- _Written instruction_: Provide an exact copy of the lines from the beginning of the records through the line that includes "wasm.setup();", and of no others.

- _Listed records_:
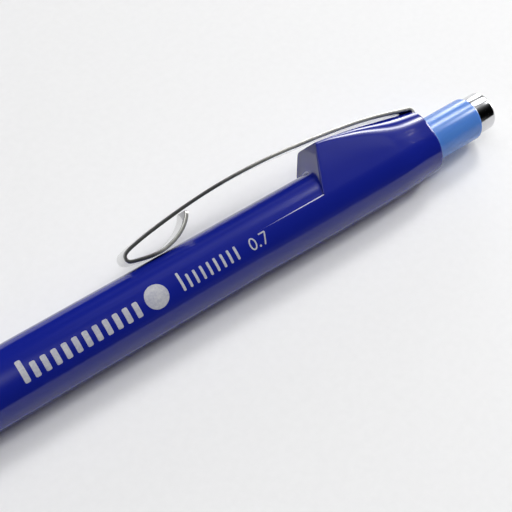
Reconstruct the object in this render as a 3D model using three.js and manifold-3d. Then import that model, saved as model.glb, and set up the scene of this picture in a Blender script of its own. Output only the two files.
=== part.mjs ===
// Mechanical pencil for 0.7 mm lead, lying on a table with its clip raised.
// Units are millimetres. The row frame has +X towards the push button,
// +Z up, Z = 0 on the table and the origin under the middle of the object.
//
// Every piece is drawn first in the pencil's own frame: x runs along the axis
// from the writing tip (x = 0) to the end of the button cap, z points from the
// axis towards the clip and y completes the right-handed set. One group then
// turns the whole pencil about its axis, so that one flat of the grip faces
// down, and lays it on Z = 0.

import * as THREE from 'three';
import { mergeVertices } from 'three/addons/utils/BufferGeometryUtils.js';
import Module from 'manifold-3d';

const wasm = await Module();
wasm.setup();

// ---------------------------------------------------------------- dimensions
const LENGTH = 143.0;            // tip of the guide pipe to end of button cap
const BARREL_R = 4.6;            // round barrel, outside
const CLIP_TURN_DEG = 60;        // clip direction, measured from straight up
const AXIS_Y = -1.97;            // centres the bounding box on Y = 0
const LEAD_R = 0.345;            // lead in use and spare leads
const SEG = 36;                  // facets around the outer pieces
const SEG_IN = 24;               // facets around the inner pieces

const GRIP_X0 = 17.95, GRIP_X1 = 49.8;   // rubber grip
const GRIP_CORNER_R = 5.1;               // corners of the three-sided grip
const CORE_R = 3.6;                      // barrel core under the grip
const BORE_R = 3.0;                      // main bore
const REAR_BORE_R = 3.38;                // bore that guides the button
const REAR_BORE_X0 = 113.2;
const REAR_X = 130.76;                   // rear face of the barrel
const REAR_R = 4.38;                     // barrel radius at its rear face

const HOOD_TOP_X0 = 113.96;              // front upper edge of the clip hood
const HOOD_TOP_H = 7.75;
const HOOD_HALF_TOP = 3.2;               // half width of the hood at the top
const HOOD_HALF_BOTTOM = 4.82;           // half width where it meets the shell

const CLIP_WIDTH = 4.1;
const CLIP_T = 0.45;
const CLIP_TAIL_WIDTH = 3.0;

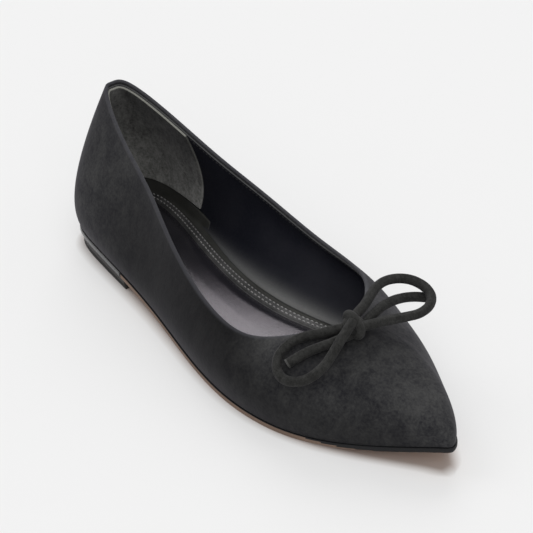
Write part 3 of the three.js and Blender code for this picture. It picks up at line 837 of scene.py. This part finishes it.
GRIP = 0.0009  # thickness of the suede heel grip
GRIP_TOP = 0.0019  # from the topline down to the heel grip
GRIP_LOW = 0.0095  # from the feather line up to the heel grip
GRIP_REACH_LOW = 2.75  # where its front edge lies at the bottom, around the loop
GRIP_REACH_HIGH = 2.35  # and at the top


def make_heel_grip():
    """Suede patch inside the counter, cut with bare edges."""
    edge_steps = np.array([0.0, 0.0035, 0.01, 0.02])
    up = np.concatenate([edge_steps, np.linspace(0.03, 0.97, 41), 1 - edge_steps[::-1]])
    across = np.concatenate([edge_steps / 2 - 1, np.linspace(-0.985, 0.985, 141), 1 - edge_steps[::-1] / 2])
    u = across * (GRIP_REACH_LOW + (GRIP_REACH_HIGH - GRIP_REACH_LOW) * up[:, None] ** 2)
    v = np.empty_like(u)
    for k, level in enumerate(up):
        low, high = v_above(u[k], GRIP_LOW), v_below(u[k], GRIP_TOP)
        v[k] = low + (high - low) * level
    away = np.minimum(np.minimum(up, 1 - up)[:, None], (1 - np.abs(across)) * 1.5)
    full = GRIP * (1 - 0.28 * np.exp(-away / 0.01))
    front = wall_point(u % LOOP, v, WALL + 0.0002 + full)
    back = wall_point(u % LOOP, v, WALL - 0.0001)
    rows, columns = front.shape[:2]
    count = rows * columns
    number = np.arange(count).reshape(rows, columns)
    order = np.concatenate([number[0], number[1:, -1], number[-1, -2::-1], number[-2:0:-1, 0]])
    after = np.roll(order, -1)
    rim = np.stack([order, after, after + count, order + count], 1)
    faces = grid_faces(rows, columns)
    faces = np.concatenate([faces, faces[:, ::-1] + count, rim])
    piece = new_piece("heel_grip_patch", np.array([front, back]), faces, [GRIP_SUEDE])
    pale = np.zeros_like(away)
    pale[:2], pale[-2:] = 0.45, 0.8
    pale[:, [0, -1]] = 0.15
    # Painted light and shade on the heel grip: lighter towards its bottom, and along the middle of its top.
    painted_light = 0.5 + 2.9 * (1 - up[:, None]) ** 1.3 + 0.9 * up[:, None] * bell(across / 0.25)
    paint(piece, "pale", np.tile(pale.ravel(), 2))
    paint(piece, "painted_light", np.tile(painted_light.ravel(), 2))
    tidy(piece, WELD_FINE)
    hand_over(piece, "heel_grip")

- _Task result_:
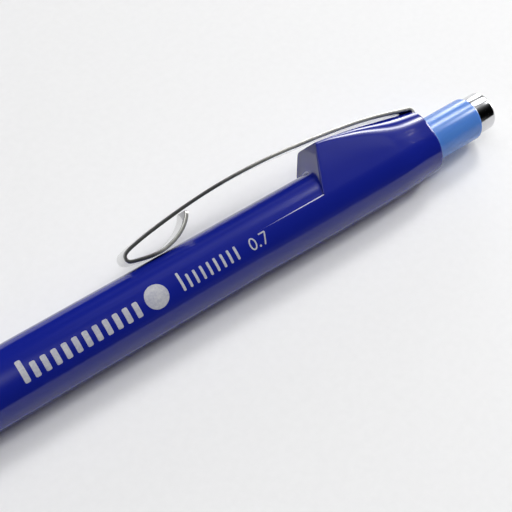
Reconstruct the object in this render as a 3D model using three.js and manifold-3d. Then import that model, saved as model.glb, and set up the scene of this picture in a Blender script of its own. Output only the two files.
=== part.mjs ===
// Mechanical pencil for 0.7 mm lead, lying on a table with its clip raised.
// Units are millimetres. The row frame has +X towards the push button,
// +Z up, Z = 0 on the table and the origin under the middle of the object.
//
// Every piece is drawn first in the pencil's own frame: x runs along the axis
// from the writing tip (x = 0) to the end of the button cap, z points from the
// axis towards the clip and y completes the right-handed set. One group then
// turns the whole pencil about its axis, so that one flat of the grip faces
// down, and lays it on Z = 0.

import * as THREE from 'three';
import { mergeVertices } from 'three/addons/utils/BufferGeometryUtils.js';
import Module from 'manifold-3d';

const wasm = await Module();
wasm.setup();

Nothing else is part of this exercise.